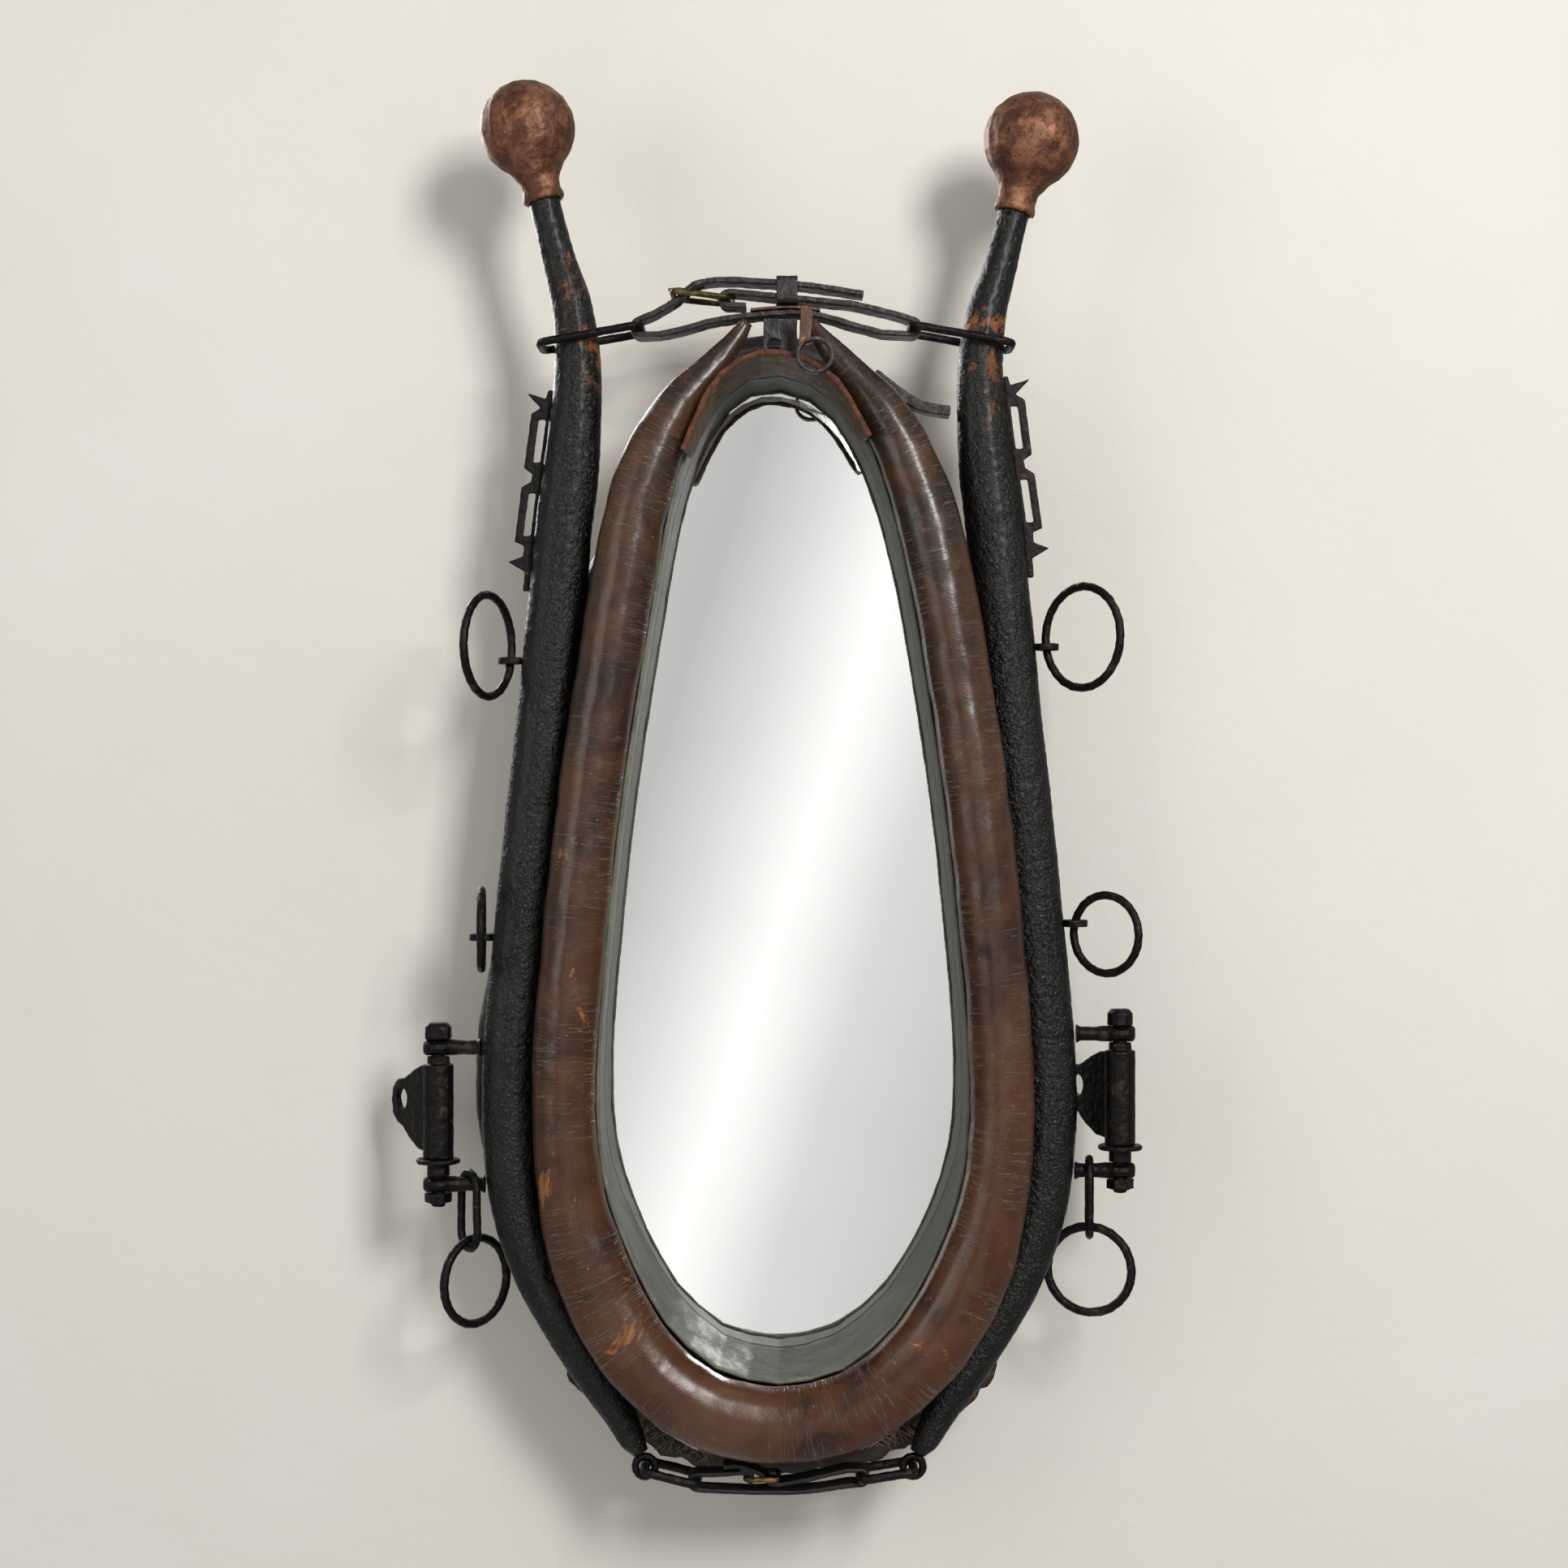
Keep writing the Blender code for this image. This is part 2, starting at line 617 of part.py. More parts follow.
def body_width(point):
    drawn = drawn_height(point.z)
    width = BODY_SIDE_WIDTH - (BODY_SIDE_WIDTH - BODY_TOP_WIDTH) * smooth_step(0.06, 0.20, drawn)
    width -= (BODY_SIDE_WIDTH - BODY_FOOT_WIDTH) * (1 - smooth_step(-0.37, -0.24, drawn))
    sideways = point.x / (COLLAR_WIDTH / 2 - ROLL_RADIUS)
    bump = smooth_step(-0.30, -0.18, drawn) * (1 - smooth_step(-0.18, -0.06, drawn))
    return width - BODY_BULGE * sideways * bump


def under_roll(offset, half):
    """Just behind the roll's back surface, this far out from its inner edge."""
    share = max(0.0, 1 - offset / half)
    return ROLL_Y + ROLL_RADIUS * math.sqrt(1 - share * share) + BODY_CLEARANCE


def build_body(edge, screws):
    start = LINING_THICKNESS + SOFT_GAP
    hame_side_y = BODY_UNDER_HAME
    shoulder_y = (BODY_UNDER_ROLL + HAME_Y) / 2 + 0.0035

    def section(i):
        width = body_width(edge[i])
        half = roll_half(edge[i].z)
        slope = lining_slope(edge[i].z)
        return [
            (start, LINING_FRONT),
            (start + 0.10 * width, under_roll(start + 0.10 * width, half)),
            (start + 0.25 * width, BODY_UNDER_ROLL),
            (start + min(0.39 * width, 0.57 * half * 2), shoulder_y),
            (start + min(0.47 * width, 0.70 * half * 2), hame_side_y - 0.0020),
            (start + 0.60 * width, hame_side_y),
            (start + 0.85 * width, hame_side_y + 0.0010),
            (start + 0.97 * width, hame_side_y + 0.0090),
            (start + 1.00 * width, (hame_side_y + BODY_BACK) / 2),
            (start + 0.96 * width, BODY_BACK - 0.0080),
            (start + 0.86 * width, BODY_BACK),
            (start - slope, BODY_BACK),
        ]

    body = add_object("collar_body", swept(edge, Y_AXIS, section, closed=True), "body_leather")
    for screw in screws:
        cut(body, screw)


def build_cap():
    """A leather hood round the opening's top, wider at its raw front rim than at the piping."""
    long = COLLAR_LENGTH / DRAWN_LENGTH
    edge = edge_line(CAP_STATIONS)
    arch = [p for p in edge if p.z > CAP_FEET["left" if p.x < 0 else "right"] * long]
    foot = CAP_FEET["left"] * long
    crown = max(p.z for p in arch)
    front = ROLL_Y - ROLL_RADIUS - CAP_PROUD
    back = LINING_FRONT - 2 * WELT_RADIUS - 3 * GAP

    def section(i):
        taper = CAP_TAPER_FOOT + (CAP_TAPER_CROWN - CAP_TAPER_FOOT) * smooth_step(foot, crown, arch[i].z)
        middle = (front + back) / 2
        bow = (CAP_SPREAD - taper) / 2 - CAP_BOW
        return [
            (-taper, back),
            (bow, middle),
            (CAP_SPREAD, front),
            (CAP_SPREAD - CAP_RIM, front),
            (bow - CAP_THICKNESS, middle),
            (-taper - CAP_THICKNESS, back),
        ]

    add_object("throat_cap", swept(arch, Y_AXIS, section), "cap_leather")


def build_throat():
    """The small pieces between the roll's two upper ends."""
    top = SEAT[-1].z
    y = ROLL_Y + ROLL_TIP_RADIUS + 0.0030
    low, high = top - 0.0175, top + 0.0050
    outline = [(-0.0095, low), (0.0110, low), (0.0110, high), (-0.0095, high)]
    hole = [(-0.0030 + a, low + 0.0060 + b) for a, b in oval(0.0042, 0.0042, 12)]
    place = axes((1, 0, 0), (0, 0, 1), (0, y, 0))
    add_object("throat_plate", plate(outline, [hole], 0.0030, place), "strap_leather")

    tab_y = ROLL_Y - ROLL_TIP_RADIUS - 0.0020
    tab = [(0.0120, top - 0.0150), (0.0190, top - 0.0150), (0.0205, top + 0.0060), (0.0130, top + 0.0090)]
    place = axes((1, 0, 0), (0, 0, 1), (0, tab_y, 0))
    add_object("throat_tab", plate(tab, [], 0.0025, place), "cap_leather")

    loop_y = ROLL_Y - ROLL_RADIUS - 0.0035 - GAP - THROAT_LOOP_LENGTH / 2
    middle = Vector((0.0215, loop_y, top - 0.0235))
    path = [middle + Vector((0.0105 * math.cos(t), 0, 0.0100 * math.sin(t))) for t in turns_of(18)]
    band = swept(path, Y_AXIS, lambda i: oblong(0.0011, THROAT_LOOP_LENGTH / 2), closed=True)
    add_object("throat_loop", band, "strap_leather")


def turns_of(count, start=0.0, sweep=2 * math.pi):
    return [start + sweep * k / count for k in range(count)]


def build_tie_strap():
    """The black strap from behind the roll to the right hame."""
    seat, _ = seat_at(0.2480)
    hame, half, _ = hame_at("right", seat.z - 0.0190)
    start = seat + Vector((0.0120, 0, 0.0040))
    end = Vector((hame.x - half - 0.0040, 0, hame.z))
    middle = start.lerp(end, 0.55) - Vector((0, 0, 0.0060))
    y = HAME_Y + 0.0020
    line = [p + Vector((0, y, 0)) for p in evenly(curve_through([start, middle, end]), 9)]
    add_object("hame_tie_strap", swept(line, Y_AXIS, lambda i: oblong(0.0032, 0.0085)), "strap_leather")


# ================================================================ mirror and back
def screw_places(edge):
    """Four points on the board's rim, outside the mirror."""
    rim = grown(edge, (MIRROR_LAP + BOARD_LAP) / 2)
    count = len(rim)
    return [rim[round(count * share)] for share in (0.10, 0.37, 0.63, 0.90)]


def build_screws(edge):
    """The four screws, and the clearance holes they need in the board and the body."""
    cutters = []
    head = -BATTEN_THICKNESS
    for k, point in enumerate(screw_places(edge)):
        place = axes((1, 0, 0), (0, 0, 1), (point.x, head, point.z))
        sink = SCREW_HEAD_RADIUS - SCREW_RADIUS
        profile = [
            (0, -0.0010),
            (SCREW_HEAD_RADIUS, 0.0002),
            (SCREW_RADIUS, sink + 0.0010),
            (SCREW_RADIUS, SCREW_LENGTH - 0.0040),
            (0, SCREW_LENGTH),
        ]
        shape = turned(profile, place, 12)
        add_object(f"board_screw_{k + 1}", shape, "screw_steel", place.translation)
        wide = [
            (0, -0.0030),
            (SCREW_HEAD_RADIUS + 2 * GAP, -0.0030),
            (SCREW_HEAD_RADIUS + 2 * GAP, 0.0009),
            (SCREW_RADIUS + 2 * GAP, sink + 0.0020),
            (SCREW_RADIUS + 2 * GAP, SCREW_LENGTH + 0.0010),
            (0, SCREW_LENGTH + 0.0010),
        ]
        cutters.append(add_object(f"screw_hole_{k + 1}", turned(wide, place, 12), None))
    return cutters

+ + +

How many of the lines in the listing above hold the word "this"? Report only that figure.

→ EXERCISE OUTPUT
2